Thursday, March 6, 2008

Best Cheap Meal



Above: Polish Platter with pierogis, stuffed cabbage, mashed potatoes, hunter's stew, kielbasa

The Polish Slavic Center Cafeteria
177 Kent St., nr. McGuinness Blvd.,
Greenpoint; 718-383-5290

It’s not exactly the Google cafeteria, but what this community- center canteen lacks in steam-table style, it makes up for with cheap, delicious home cooking. Everything here is made from scratch, and no bulging plate of grub costs more than $9, with most dishes hovering around the $6.50 mark. Chef Monika Trznadel—who incidentally looks absolutely nothing like the beetle-browed women who traffic in junior-high tater tots—specializes in the kind of rib-sticking stuff you’d expect to find on the bill of fare at a Polish lumberjack camp.

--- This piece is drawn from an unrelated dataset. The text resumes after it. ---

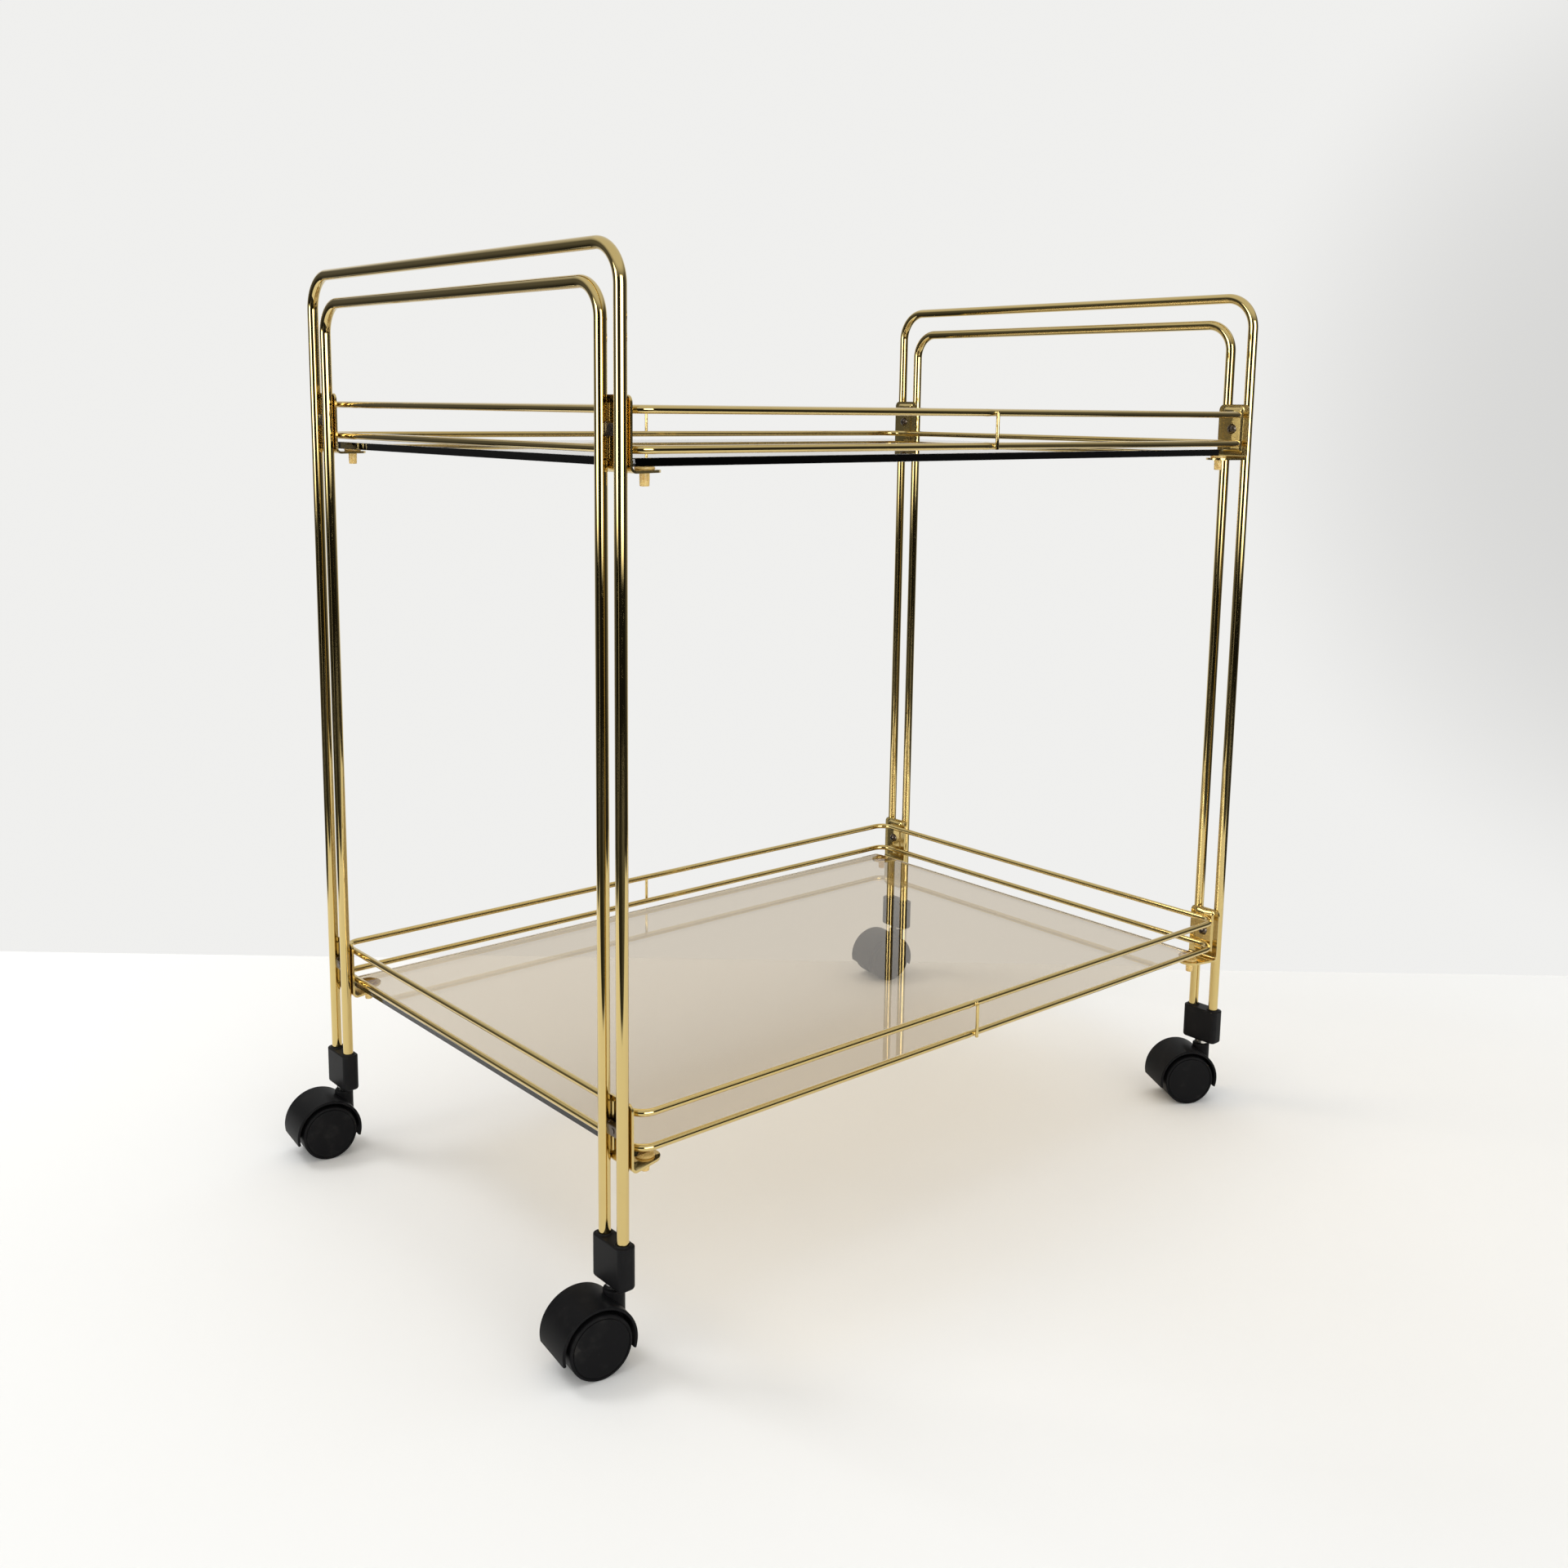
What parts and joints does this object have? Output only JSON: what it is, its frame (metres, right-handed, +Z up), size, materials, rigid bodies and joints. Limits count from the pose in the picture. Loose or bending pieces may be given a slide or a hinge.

We’re partial to the white borscht, the pork meatballs, the Gorski mountain cutlet (thick breaded pork with a fried egg on top), and the cheese blintzes. Main courses come with mashed potatoes and gravy, a choice of salad, and a cup of the cherry-flavored juice called compot. There’s also enough offal here (tripe stew, pig’s feet, tongue with gravy) to feed a small army of Mario Batalis.

Here's the NY Mag review:

The portions at the spotless, skylit PSC (Polish Slavic Center) Cafeteria in Greenpoint, Brooklyn, are so much better than Le Cirque's that even the burly working men who congregate here wobble like tentative tightrope walkers as they carry their pierogi-packed trays back to their tables. Satisfying slabs of meat loaf, chicken cutlets, and beef-and-pork-stuffed peppers are a few of the hearty entrées heaped high with mashed potatoes and gravy, red cabbage, coleslaw, rye bread, plus a glass of compot (the room-temp fruit drink)—all for under seven bucks. Throw in a measly extra dollar and you get a big bowl of the soup of the day. Or splurge on dessert: perhaps the best cheese blintzes in Greenpoint served with a dollop of vanilla-sweetened sour cream.